WORK INSTRUCTIONS - Print all the data, keeping every line exactly as it is.

SOURCE MATERIAL -

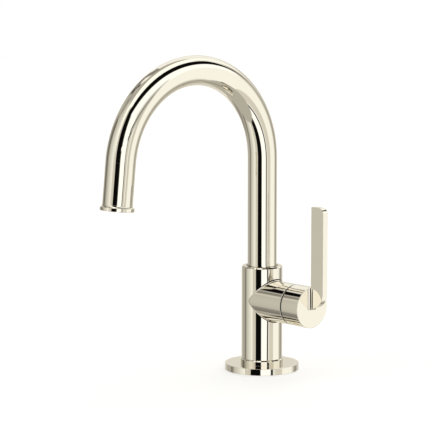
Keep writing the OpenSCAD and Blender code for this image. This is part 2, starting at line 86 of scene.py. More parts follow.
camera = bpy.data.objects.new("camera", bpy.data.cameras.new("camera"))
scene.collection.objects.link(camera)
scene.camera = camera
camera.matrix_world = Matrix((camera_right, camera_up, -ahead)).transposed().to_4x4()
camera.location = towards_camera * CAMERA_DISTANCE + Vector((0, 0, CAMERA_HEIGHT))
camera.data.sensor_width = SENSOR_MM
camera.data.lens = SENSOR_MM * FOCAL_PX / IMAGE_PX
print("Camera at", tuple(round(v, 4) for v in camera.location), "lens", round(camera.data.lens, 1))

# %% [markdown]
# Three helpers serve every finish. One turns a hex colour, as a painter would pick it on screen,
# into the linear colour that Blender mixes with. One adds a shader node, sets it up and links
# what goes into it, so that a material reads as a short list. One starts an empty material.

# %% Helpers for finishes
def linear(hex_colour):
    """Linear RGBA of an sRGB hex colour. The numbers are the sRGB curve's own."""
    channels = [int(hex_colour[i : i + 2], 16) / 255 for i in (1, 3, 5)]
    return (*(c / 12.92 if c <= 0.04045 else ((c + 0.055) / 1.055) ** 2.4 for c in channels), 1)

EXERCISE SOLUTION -
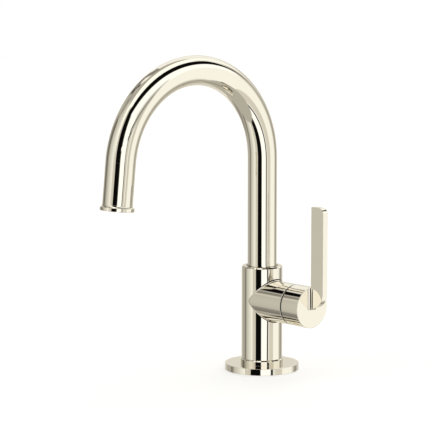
Keep writing the OpenSCAD and Blender code for this image. This is part 2, starting at line 86 of scene.py. More parts follow.
camera = bpy.data.objects.new("camera", bpy.data.cameras.new("camera"))
scene.collection.objects.link(camera)
scene.camera = camera
camera.matrix_world = Matrix((camera_right, camera_up, -ahead)).transposed().to_4x4()
camera.location = towards_camera * CAMERA_DISTANCE + Vector((0, 0, CAMERA_HEIGHT))
camera.data.sensor_width = SENSOR_MM
camera.data.lens = SENSOR_MM * FOCAL_PX / IMAGE_PX
print("Camera at", tuple(round(v, 4) for v in camera.location), "lens", round(camera.data.lens, 1))

# %% [markdown]
# Three helpers serve every finish. One turns a hex colour, as a painter would pick it on screen,
# into the linear colour that Blender mixes with. One adds a shader node, sets it up and links
# what goes into it, so that a material reads as a short list. One starts an empty material.

# %% Helpers for finishes
def linear(hex_colour):
    """Linear RGBA of an sRGB hex colour. The numbers are the sRGB curve's own."""
    channels = [int(hex_colour[i : i + 2], 16) / 255 for i in (1, 3, 5)]
    return (*(c / 12.92 if c <= 0.04045 else ((c + 0.055) / 1.055) ** 2.4 for c in channels), 1)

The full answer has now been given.